→ **WHAT TO WORK ON**
Return only the lines running from the line that holds "obj.parent = None" to the line that holds "SENSOR_METRES = 0.036", including both.

→ **RECORDS FOR THE TASK**

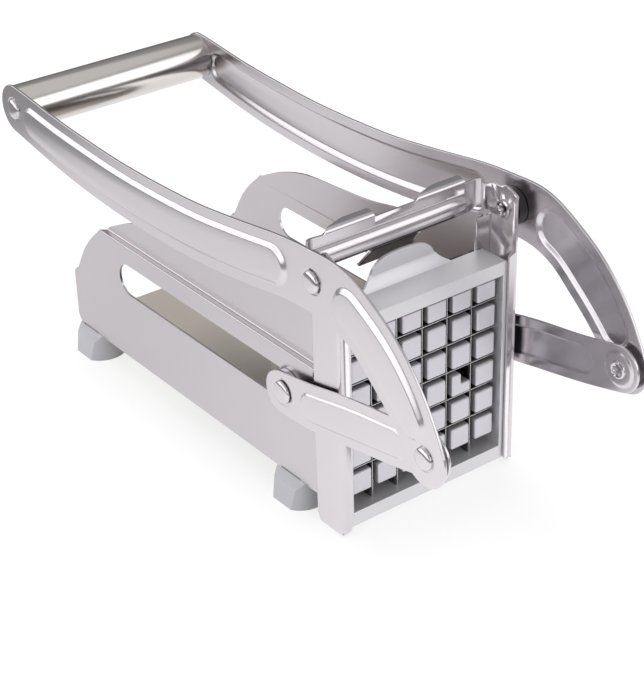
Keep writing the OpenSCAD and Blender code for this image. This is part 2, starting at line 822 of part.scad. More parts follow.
---
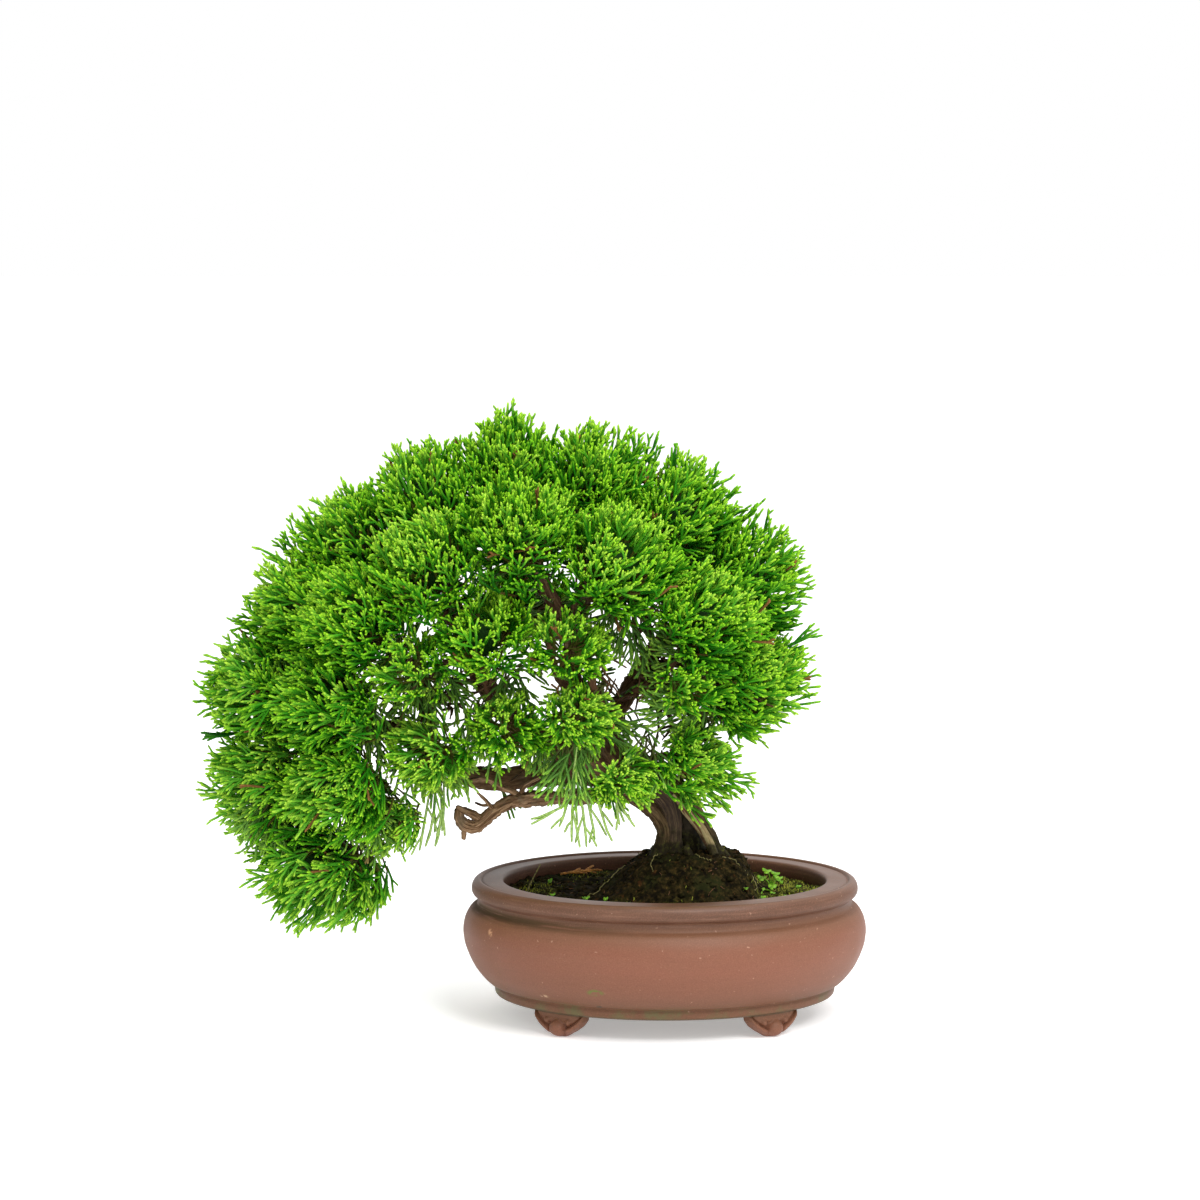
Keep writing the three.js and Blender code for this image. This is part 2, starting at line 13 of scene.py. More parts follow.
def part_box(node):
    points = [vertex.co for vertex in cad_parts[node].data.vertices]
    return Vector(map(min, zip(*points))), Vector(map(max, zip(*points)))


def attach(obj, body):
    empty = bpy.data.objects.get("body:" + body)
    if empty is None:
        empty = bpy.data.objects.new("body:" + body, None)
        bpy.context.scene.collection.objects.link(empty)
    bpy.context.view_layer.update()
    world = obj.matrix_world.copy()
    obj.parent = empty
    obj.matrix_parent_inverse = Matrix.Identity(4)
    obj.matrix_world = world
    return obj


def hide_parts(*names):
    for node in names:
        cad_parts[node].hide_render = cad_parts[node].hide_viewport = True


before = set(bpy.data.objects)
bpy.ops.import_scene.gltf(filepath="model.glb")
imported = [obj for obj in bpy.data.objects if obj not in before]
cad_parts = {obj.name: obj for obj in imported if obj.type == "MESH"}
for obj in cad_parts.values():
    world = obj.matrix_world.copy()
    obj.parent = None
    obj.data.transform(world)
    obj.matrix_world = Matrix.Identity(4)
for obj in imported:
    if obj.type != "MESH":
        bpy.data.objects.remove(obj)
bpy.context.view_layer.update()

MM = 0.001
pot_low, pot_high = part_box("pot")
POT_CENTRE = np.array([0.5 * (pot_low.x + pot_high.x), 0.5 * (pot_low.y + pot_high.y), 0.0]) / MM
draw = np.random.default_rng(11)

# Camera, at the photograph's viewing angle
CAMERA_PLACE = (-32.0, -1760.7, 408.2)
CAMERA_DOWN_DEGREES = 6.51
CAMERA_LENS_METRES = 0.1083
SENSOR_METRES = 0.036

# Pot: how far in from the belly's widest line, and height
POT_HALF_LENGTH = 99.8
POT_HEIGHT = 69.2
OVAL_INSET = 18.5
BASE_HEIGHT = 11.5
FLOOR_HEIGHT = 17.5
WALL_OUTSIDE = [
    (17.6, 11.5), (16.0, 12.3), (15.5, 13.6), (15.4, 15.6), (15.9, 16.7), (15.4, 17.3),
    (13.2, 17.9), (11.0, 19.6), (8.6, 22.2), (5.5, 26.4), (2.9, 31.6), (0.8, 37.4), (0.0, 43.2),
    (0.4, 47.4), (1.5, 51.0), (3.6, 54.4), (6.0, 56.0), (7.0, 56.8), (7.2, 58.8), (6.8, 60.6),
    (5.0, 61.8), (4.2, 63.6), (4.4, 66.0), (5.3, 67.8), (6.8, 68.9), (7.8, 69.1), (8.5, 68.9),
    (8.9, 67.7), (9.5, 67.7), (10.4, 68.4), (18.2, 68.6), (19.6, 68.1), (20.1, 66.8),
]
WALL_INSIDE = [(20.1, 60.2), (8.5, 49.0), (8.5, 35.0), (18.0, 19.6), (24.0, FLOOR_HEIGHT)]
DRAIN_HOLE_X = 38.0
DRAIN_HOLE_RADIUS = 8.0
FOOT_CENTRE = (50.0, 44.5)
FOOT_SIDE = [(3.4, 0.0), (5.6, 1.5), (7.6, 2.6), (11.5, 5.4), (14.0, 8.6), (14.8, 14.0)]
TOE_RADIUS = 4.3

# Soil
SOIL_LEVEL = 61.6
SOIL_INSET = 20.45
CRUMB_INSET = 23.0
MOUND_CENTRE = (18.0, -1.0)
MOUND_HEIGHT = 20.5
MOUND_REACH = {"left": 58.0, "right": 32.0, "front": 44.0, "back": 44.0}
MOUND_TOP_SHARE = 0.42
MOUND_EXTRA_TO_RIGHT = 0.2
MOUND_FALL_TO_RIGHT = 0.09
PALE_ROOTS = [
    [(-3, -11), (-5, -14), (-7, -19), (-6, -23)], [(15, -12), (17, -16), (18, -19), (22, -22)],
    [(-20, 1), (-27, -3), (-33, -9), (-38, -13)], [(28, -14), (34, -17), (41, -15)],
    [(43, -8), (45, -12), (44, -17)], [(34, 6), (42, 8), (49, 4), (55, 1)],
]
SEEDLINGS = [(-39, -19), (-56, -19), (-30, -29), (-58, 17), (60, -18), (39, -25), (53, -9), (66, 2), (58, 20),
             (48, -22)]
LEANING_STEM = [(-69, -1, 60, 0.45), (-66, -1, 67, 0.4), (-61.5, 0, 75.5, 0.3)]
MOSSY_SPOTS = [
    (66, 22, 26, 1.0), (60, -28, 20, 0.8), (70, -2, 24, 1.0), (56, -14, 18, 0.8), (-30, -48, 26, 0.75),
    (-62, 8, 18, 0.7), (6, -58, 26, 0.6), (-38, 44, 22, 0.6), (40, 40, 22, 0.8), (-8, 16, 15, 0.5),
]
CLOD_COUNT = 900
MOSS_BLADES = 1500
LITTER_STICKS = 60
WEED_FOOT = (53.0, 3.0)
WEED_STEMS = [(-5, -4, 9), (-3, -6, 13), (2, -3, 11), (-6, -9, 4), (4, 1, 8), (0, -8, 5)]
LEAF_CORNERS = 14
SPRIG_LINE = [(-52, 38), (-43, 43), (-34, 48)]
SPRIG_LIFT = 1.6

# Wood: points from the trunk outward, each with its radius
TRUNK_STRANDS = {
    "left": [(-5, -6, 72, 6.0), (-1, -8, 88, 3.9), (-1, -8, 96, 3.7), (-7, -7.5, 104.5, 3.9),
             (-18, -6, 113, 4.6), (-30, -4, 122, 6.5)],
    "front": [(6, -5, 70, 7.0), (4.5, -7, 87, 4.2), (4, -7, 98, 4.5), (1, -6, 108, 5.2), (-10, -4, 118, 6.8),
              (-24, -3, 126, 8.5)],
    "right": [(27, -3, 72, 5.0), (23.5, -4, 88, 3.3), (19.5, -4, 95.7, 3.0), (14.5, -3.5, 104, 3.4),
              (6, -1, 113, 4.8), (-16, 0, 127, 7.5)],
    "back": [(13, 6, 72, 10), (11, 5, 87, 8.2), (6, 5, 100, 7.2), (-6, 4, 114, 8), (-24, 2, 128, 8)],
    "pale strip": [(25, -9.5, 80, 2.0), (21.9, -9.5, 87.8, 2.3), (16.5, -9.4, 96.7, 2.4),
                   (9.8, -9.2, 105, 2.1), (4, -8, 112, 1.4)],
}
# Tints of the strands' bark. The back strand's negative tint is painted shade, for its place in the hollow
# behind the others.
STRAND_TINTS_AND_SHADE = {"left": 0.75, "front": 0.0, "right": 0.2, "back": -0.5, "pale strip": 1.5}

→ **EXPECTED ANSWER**
    obj.parent = None
    obj.data.transform(world)
    obj.matrix_world = Matrix.Identity(4)
for obj in imported:
    if obj.type != "MESH":
        bpy.data.objects.remove(obj)
bpy.context.view_layer.update()

MM = 0.001
pot_low, pot_high = part_box("pot")
POT_CENTRE = np.array([0.5 * (pot_low.x + pot_high.x), 0.5 * (pot_low.y + pot_high.y), 0.0]) / MM
draw = np.random.default_rng(11)

# Camera, at the photograph's viewing angle
CAMERA_PLACE = (-32.0, -1760.7, 408.2)
CAMERA_DOWN_DEGREES = 6.51
CAMERA_LENS_METRES = 0.1083
SENSOR_METRES = 0.036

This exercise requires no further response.